**Written exercise:**
Go through the records underneath and count the lines that include the string "code". Give nothing but the number.

**Exercise materials:**

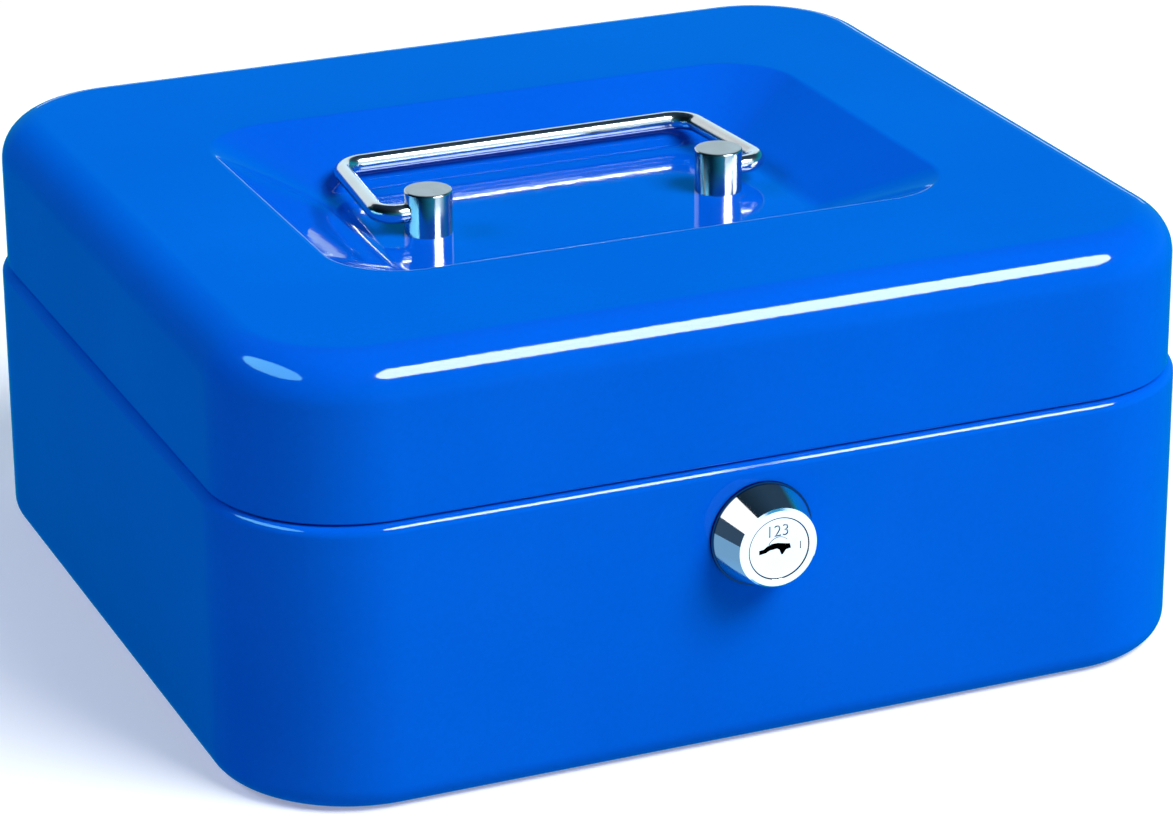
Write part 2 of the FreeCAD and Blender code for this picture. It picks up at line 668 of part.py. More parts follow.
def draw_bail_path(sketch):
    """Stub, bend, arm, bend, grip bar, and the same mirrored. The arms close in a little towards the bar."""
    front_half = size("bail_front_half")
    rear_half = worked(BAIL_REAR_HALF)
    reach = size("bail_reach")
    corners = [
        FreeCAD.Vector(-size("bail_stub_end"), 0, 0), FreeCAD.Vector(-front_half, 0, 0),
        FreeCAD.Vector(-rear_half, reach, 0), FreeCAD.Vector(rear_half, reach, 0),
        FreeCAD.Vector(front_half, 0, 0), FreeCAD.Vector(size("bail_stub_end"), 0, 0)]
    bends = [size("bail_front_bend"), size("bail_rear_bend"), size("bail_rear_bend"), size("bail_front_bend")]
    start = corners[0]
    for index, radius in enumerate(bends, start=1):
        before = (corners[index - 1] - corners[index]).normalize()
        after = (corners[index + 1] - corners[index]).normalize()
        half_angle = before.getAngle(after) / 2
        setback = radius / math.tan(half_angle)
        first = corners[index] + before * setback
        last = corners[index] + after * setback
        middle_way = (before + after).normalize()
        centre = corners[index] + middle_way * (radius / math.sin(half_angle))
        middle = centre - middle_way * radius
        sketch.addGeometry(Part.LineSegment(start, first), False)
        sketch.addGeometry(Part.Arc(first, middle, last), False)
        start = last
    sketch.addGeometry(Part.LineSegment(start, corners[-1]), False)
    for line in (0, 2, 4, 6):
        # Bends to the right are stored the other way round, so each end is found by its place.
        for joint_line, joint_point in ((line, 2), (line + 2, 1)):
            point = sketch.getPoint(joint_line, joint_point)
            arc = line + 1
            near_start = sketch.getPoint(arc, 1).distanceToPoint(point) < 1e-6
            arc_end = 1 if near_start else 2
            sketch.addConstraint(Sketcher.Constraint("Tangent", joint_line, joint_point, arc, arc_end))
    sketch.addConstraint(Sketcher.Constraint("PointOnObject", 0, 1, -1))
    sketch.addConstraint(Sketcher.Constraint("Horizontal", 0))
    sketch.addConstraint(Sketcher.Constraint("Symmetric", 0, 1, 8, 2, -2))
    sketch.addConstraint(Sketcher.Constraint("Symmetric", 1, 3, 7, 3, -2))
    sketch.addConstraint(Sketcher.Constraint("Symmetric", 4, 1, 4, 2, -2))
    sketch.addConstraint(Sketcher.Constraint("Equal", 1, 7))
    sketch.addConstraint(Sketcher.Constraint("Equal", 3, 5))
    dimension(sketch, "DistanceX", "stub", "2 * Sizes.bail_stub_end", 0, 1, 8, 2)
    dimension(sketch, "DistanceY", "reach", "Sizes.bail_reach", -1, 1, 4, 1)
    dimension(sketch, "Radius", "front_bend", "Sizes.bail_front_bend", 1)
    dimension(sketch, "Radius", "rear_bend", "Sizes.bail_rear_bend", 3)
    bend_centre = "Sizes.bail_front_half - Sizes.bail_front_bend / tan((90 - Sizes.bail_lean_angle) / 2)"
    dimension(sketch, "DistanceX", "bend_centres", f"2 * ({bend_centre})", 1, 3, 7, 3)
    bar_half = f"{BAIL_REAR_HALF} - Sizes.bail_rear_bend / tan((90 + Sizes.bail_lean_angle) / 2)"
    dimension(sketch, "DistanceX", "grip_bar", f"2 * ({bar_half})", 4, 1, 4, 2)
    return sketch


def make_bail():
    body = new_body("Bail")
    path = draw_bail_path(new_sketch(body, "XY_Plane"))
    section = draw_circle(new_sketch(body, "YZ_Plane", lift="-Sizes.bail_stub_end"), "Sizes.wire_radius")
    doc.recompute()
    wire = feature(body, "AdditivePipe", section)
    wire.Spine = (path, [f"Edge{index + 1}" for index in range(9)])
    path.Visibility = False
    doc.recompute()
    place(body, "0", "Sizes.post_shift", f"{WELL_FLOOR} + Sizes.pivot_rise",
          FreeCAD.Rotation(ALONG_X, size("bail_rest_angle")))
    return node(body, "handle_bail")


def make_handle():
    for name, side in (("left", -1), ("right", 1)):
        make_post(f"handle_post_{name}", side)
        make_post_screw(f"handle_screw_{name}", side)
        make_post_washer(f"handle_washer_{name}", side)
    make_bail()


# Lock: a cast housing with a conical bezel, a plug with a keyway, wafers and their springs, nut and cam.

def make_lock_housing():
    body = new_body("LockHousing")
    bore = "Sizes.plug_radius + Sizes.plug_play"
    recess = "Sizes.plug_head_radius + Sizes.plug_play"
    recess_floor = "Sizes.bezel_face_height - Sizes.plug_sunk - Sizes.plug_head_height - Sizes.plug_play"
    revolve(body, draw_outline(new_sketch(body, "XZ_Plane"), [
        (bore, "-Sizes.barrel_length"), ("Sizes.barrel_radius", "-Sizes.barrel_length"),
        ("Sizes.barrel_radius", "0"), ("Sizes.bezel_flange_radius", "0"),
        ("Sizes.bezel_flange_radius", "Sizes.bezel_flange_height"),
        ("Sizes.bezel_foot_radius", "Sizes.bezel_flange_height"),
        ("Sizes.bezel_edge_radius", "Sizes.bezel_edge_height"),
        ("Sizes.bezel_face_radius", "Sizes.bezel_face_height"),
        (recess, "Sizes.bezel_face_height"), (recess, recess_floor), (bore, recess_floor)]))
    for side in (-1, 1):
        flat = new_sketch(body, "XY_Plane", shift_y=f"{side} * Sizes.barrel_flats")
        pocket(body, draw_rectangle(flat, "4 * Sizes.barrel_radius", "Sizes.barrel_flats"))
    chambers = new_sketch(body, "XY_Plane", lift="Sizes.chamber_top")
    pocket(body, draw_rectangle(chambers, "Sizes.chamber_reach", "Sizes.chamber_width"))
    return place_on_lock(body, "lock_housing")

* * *

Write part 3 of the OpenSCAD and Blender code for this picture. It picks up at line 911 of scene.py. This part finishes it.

**The output:**
2